One of the news sites that I love to look at is called National Catholic Register. We don't have an actual paper subscription to this great Catholic newspaper, but I try to take a look at the website about once a week. Today, I was scanning the articles listed and saw under "Hot Topics" the title of an article called, "America, We Won't Go Away." Well, to me, that sounds interesting and controversial, two things I like to see in an article. So I clicked on it. Here's just a little bit of the article.
"I’m sure you’ve seen us. We may have made you angry, or sad, or we may have made you turn quickly away and find something else to look at.
You may have seen us two days before Christmas outside the Planned Parenthood building. The old man with the rosary, the college kids in sweats, the sad-looking woman clutching brochures and an “I Regret My Abortion” sign — that was us.
Maybe you felt offended that we stuck abortion in your face as you rushed out to do last-minute shopping, cheered by Christmas songs on the radio. Well, we felt offended that the“clinic” was open that day. We wanted to enjoy ourselves, too.
We may have made you uncomfortable that day. We’re sorry for that. But we’ll be there again at the next town meeting, too. And the next. And the next.
We won’t go away, and we won’t stop talking about abortion. We won’t stop saying, again and again, that this is wrong, and it has to stop."
(Read more: http://www.ncregister.com/site/article/we_wont_go_away/#ixzz1fyj6KdCN)
Wow. Those are just the opening paragraphs! I want to meet whoever wrote this, because it is amazing. This article voices something that every pro-lifer has felt at some point in time. I've gone to the March for Life for the past two years in a row (here's my article about it from this year: March for Life: Reviewing the Day) and it's a really interesting experience.
As the article points out, we don't exactly want to be standing outside, in the 30 degree weather, sometimes in the rain, holding signs. We don't want to be yelled at, screamed at, or have profanities thrown at us. We're not out there because it's our idea of a pleasant Tuesday morning! We're out there, voicing our opinion, showing the truth, because it's the right-and only-thing to do. And we're not planning on stopping anytime soon.
We're also learning courage and fortitude in the face of difficulty. One of my great friends, Katherine Eames, goes once a month with a group of other adults and stands on the corner of one of downtown Seattle's busiest streets. They're with a campaign called Show the Truth, and they stand with signs showing pictures of the effects of abortion. The signs have huge pictures of aborted babies and sometimes have a pro-life message underneath.

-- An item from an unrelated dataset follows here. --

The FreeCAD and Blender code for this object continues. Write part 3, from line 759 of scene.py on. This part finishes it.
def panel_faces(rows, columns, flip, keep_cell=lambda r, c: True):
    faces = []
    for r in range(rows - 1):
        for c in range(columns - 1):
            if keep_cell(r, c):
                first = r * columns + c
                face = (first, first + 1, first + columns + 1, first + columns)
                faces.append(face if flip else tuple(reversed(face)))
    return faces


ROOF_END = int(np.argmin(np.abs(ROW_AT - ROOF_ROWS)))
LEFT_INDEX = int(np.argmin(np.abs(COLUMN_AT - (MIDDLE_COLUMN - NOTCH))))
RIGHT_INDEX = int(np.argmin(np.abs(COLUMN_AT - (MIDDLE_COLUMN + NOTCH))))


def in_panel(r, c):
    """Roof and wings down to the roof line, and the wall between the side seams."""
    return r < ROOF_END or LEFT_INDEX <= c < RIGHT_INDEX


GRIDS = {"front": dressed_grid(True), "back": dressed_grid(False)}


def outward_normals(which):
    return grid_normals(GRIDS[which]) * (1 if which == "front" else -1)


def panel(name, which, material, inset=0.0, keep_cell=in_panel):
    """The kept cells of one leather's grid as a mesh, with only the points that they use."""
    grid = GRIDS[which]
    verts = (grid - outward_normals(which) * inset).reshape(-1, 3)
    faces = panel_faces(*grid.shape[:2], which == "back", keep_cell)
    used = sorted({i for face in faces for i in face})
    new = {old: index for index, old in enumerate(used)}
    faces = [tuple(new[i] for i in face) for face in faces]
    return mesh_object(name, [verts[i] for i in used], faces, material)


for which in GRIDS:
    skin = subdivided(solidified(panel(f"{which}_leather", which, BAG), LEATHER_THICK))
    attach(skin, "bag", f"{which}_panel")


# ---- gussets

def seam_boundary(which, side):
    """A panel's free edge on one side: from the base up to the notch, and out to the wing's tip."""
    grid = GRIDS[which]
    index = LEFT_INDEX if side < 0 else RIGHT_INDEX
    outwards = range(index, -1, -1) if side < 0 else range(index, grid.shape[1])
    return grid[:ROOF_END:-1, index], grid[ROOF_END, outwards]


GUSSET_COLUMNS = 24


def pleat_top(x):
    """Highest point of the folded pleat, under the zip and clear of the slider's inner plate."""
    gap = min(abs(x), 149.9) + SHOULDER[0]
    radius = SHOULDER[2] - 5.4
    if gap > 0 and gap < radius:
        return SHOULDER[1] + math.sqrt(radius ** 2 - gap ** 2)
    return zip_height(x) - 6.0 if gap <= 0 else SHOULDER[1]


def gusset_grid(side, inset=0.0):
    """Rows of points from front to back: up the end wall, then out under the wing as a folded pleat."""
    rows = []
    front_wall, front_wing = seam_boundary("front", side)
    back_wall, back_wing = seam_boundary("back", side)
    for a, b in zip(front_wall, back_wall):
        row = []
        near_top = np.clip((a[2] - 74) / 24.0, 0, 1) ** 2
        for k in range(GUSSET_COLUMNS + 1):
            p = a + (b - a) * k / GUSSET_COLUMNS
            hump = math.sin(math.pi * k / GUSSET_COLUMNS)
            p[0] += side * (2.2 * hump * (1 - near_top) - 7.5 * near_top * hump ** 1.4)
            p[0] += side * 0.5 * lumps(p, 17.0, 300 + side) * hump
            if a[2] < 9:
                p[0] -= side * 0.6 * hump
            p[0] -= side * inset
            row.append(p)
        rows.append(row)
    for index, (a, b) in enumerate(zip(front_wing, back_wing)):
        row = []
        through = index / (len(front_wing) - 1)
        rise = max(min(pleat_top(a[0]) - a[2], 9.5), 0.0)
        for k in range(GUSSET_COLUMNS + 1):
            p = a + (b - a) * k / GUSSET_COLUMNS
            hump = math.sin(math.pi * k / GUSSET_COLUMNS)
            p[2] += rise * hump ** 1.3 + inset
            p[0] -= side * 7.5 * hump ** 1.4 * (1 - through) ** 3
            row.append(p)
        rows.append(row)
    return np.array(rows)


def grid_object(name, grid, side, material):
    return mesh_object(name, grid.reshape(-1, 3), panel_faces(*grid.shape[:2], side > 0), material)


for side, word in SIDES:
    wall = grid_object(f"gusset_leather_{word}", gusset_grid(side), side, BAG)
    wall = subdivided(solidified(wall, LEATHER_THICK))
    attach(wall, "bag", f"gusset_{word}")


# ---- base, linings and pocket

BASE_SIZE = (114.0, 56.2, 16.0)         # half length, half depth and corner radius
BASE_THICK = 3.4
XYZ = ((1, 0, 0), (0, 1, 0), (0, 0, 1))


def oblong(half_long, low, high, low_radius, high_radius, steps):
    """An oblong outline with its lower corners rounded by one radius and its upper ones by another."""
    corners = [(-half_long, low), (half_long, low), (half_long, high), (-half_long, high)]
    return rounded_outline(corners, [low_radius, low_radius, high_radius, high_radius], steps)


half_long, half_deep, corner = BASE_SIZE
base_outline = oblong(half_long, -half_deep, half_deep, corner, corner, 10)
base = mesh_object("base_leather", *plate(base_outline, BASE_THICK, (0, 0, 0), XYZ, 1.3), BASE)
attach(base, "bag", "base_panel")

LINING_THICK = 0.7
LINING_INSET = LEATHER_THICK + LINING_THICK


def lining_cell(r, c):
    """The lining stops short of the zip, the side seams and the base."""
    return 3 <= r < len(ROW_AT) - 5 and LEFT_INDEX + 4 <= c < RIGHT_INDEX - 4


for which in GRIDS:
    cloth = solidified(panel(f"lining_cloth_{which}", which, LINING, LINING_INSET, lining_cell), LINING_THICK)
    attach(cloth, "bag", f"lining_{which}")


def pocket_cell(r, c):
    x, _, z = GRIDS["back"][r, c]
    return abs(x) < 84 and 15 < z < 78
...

We can't always count on others to speak up! We can't always say, "That's awesome...but I could never hold those signs. I don't want to offend anyone." A Protestant pastor named Martin Niemoller, who lived during the Holocaust, once said, "In Germany, first they came for the Communists and I didn't speak up because I wasn't a Communist. Then they came for the Jews, and I didn't speak up because I wasn't a Jew. Then they came for the Catholics, and I didn't speak up because I was a Protestant. And then, they came for me. And by that time, no one was left to speak up."
Silence doesn't make things go away. Action does. That's why we're fighting this battle. We're fighting because if we don't fight, then our generation is going to fade away, one aborted child by one. It's Advent, a time to prepare to celebrate Christ's birth. But soon after Advent we celebrate the Marytrdom of the Holy Innocents. On that day, we should remember both those holy children who were slaughtered so long ago and those who are being killed today. May God have mercy on us and equip us with the weapons necessary to continue in this battle.

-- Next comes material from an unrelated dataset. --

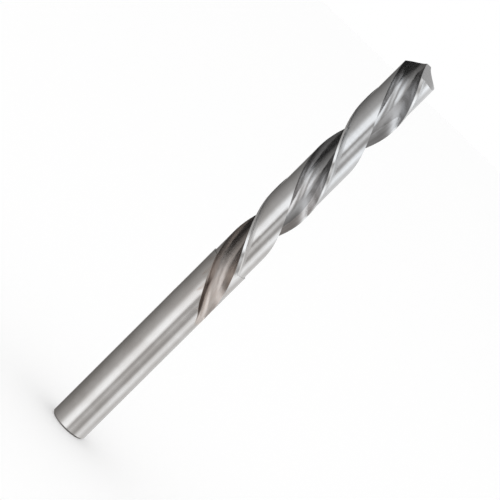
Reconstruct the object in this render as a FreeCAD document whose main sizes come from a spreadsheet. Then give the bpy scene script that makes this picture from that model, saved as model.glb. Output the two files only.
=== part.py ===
import FreeCAD, Part
import math
import os

import Sketcher
from FreeCAD import Vector

# A two-flute twist drill, ground all over from one round bar. It stands on its shank end,
# with its axis on Z, the origin at the centre of the shank end and the point on top.
# The helix is left-handed, so seen from the point the drill cuts clockwise.

NODE = "twist_drill"
FLUTES = 2

# Driving sizes, in millimetres and degrees: name, value, meaning.
SIZES = [
    ("overall_length", 151.0, "shank end to the tip of the chisel edge"),
    ("drill_diameter", 12.5, "over the margins, at the point"),
    ("shank_diameter", 12.4, "a little less, as the fluted part narrows evenly towards it"),
    ("shank_chamfer", 0.6, "45 degree chamfer round the shank end"),
    ("flute_length", 102.2, "tip to the last trace of the flutes"),
    ("run_out_length", 32.7, "end of the flute length, in which the flutes rise to the surface"),
    ("run_out_lean", 12.0, "turn of that rise away from the core, towards the rake face"),
    ("helix_lead", 74.0, "advance of the helix in one turn"),
    ("web_at_point", 1.6, "core between the flutes at the point"),
    ("web_at_run_out", 3.0, "core between the flutes where the run-out starts"),
    ("flute_angle_at_point", 94.0, "opening of a flute at the surface, at the point"),
    ("flute_angle_at_run_out", 80.5, "opening of a flute at the surface, where the run-out starts"),
    ("rake_radius", 9.6, "hollow of the rake face, which makes the lips straight"),
    ("heel_radius", 3.5, "hollow of the flute bottom and of its heel side"),
    ("margin_width", 0.85, "strip of full diameter behind each leading edge"),
    ("body_diameter", 11.8, "over the relieved lands"),
    ("clearance_length", 82.0, "tip to the step at which the relieved lands start"),
    ("clearance_fillet", 1.0, "hollow between a margin and its relieved land"),
    ("point_angle", 118.0, "included angle of the point"),
    ("lip_clearance", 6.0, "fall of the flank behind the lip, at its outer corner"),
    ("flank_radius", 11.4, "round of each flank, ground as part of a cylinder"),
    ("overrun", 0.6, "how far the grinding cuts reach past the finished surface"),
]

# Sizes that follow from the driving ones: name, formula.
DERIVED = [
    ("drill_radius", "drill_diameter / 2"),
    ("shank_radius", "shank_diameter / 2"),
    ("shank_length", "overall_length - flute_length"),
    ("body_radius", "body_diameter / 2"),
    ("outer_reach", "drill_radius + overrun"),
    ("fillet_reach", "drill_radius + overrun / 4"),
    ("blank_height", "overall_length + overrun"),
    ("half_web", "web_at_point / 2"),
    ("half_web_at_run_out", "web_at_run_out / 2"),
    ("half_point", "point_angle / 2"),
    ("lip_reach", "sqrt(drill_radius ^ 2 - half_web ^ 2)"),
    ("lip_angle", "asin(half_web / drill_radius) / 1 deg"),
    # the flank's cylinder lies ahead of the lip, so that the flank falls away behind it
    ("flank_turn", "atan(tan(lip_clearance) * sin(half_point)) / 1 deg"),
    ("flank_offset", "half_web + flank_radius * sin(flank_turn)"),
    ("flank_height", "overall_length + (flank_radius - sqrt(flank_radius ^ 2"
                     " - flank_offset ^ 2)) / sin(half_point)"),
    ("corner_height", "flank_height - lip_reach / tan(half_point)"
                      " - flank_radius * (1 - cos(flank_turn)) / sin(half_point)"),
    ("run_out_height", "overall_length - flute_length + run_out_length"),
    # how far, and which way, the flute's void moves off the core until it has left the bar
    ("heel_angle_at_run_out", "180 - lip_angle - flute_angle_at_run_out"),
    ("bottom_distance", "heel_radius + half_web_at_run_out"),
    ("lift_angle", "heel_angle_at_run_out + acos((drill_radius ^ 2 + bottom_distance ^ 2"
                   " - heel_radius ^ 2) / (2 * drill_radius * bottom_distance)) / 1 deg"
                   " + run_out_lean"),
    ("lift", "sqrt((drill_radius + heel_radius) ^ 2 - (bottom_distance * sin(run_out_lean)) ^ 2)"
             " - bottom_distance * cos(run_out_lean)"),
    ("margin_angle", "margin_width / drill_radius * 180 / pi"),
    ("relief_angle", "180 - margin_angle - flute_angle_at_run_out / 2"),
    ("relief_height", "overall_length - clearance_length"),
]

FULL_DEPTH_SECTIONS = 4
RUN_OUT_SECTIONS = 8
RUN_OUT_REACH = 1.06  # the cut is swept on until it has left the bar
BALANCE = 0.005  # the most that the centre of mass may be off the axis


def make_sheet(doc):
    """The driving sizes and what follows from them, as aliased cells."""
    sheet = doc.addObject("Spreadsheet::Sheet", "sizes")
    for row, (name, value, meaning) in enumerate(SIZES, start=1):
        sheet.set(f"A{row}", meaning)
        sheet.set(f"B{row}", str(value))
        sheet.setAlias(f"B{row}", name)
    for row, (name, formula) in enumerate(DERIVED, start=len(SIZES) + 1):
        sheet.setAlias(f"B{row}", name)
        sheet.set(f"B{row}", "=" + formula)
    doc.recompute()
    return sheet


def origin_item(body, role):
    """The body's own plane or axis with that role."""
    return next(item for item in body.Origin.OriginFeatures if item.Role == role)


def add_sketch(body, name, role):
    """An empty sketch on one of the body's own planes."""
    sketch = body.newObject("Sketcher::SketchObject", name)
    sketch.AttachmentSupport = [(origin_item(body, role), "")]
    sketch.MapMode = "FlatFace"
    return sketch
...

"We want to think we would have told the slave-sellers, “No way. Not here. I will use every legal means to stop you.” We like to think we wouldn’t have sat still in World War II Germany as the trains rumbled by. We wish we could have sat with Rosa Parks or prayed with Ruby Bridges on the way to school.
But we can’t do any of that. What we can do is remind you, America, in season and out of season, of the words you were founded on: “All men are endowed by their Creator with the right to life.”
So you’ll see us shivering in the cold again this January for the March for Life. And you’ll see us next January, and the January after that, and the January after that, until we wear you down at last and there’s no more reason to march.
And if we die before you change, America, we’ll be able to stand before God and say, “I defended the defenseless. I stood for the weak. My brothers and sisters couldn’t cry ‘Stop,’so I cried it for them. And I refused to go away.”